** GIVEN INFORMATION **
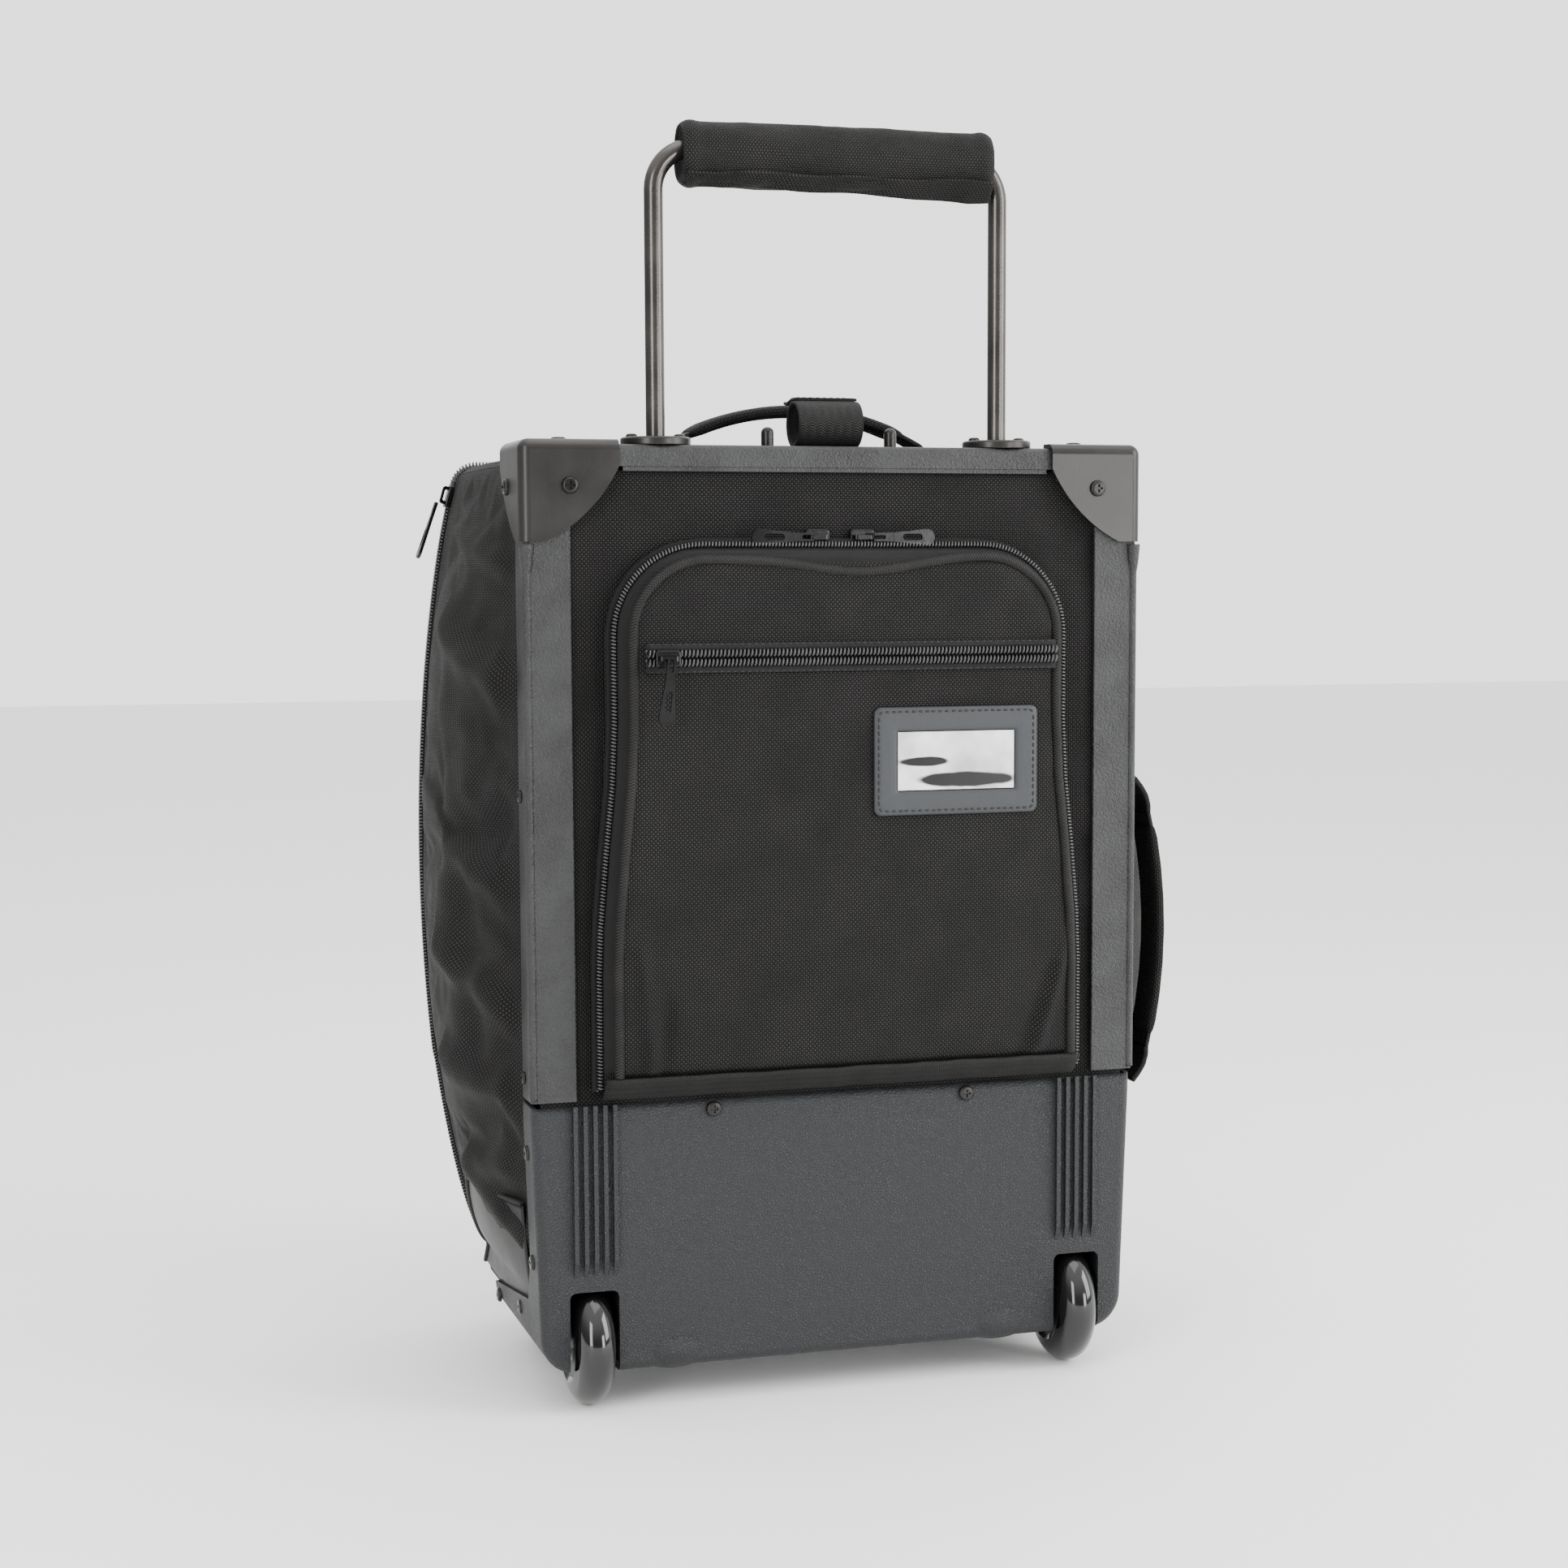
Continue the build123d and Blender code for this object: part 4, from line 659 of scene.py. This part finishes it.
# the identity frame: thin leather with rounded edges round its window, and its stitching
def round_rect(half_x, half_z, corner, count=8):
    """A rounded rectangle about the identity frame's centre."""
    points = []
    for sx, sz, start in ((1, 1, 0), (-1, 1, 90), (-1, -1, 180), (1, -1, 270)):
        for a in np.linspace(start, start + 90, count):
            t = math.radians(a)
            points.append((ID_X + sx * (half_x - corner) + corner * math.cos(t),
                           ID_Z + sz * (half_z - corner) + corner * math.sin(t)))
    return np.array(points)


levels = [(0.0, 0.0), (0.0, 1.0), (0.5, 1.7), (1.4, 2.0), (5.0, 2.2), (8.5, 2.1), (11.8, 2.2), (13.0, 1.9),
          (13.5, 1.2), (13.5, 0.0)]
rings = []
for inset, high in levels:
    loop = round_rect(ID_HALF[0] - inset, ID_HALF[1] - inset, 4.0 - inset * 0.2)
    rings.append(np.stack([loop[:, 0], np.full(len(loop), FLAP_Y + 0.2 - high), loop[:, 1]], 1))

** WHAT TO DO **
Your task is to reproduce the whole listing exactly.

** FINISHED EXERCISE **
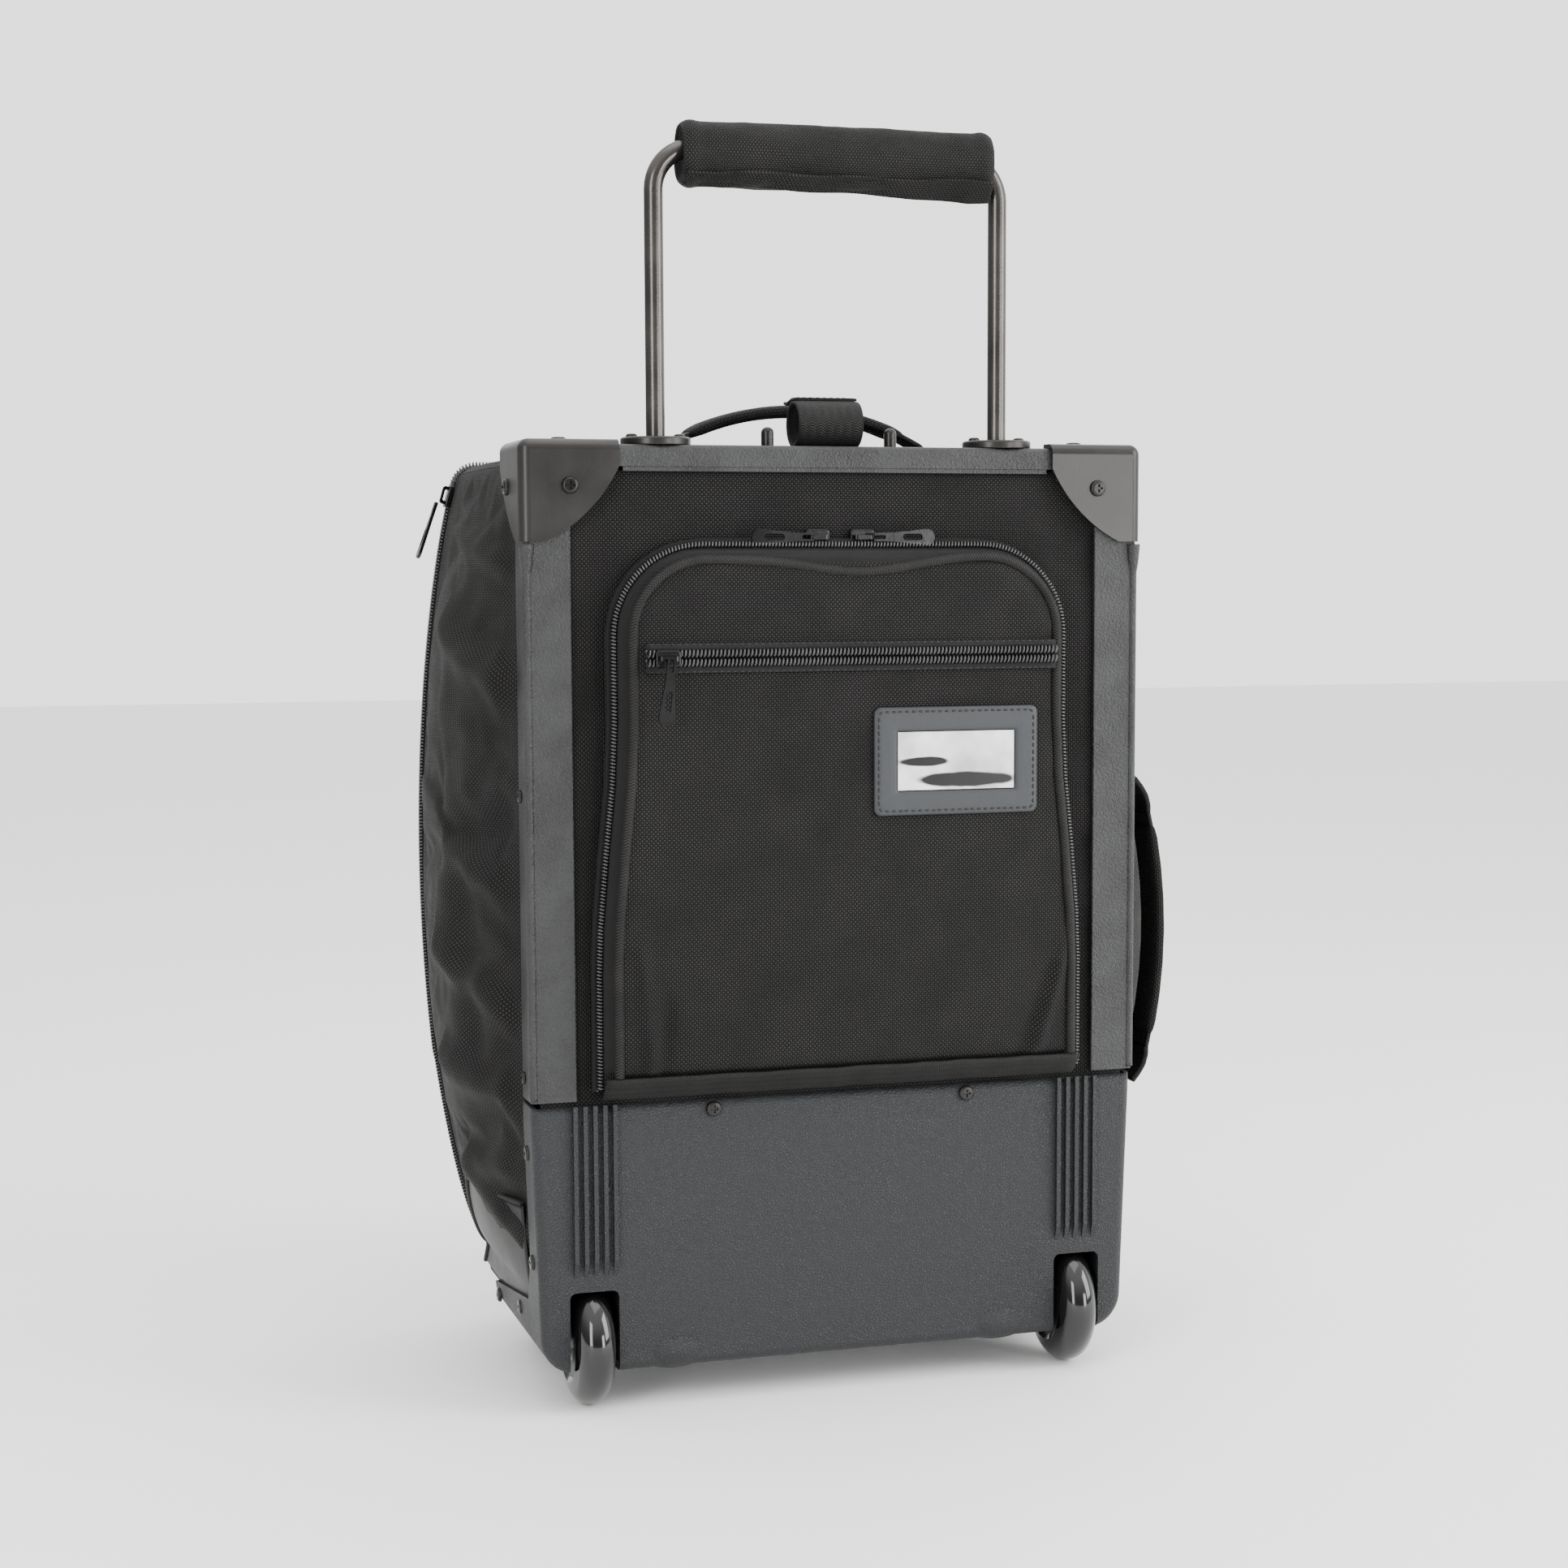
Continue the build123d and Blender code for this object: part 4, from line 659 of scene.py. This part finishes it.
# the identity frame: thin leather with rounded edges round its window, and its stitching
def round_rect(half_x, half_z, corner, count=8):
    """A rounded rectangle about the identity frame's centre."""
    points = []
    for sx, sz, start in ((1, 1, 0), (-1, 1, 90), (-1, -1, 180), (1, -1, 270)):
        for a in np.linspace(start, start + 90, count):
            t = math.radians(a)
            points.append((ID_X + sx * (half_x - corner) + corner * math.cos(t),
                           ID_Z + sz * (half_z - corner) + corner * math.sin(t)))
    return np.array(points)


levels = [(0.0, 0.0), (0.0, 1.0), (0.5, 1.7), (1.4, 2.0), (5.0, 2.2), (8.5, 2.1), (11.8, 2.2), (13.0, 1.9),
          (13.5, 1.2), (13.5, 0.0)]
rings = []
for inset, high in levels:
    loop = round_rect(ID_HALF[0] - inset, ID_HALF[1] - inset, 4.0 - inset * 0.2)
    rings.append(np.stack([loop[:, 0], np.full(len(loop), FLAP_Y + 0.2 - high), loop[:, 1]], 1))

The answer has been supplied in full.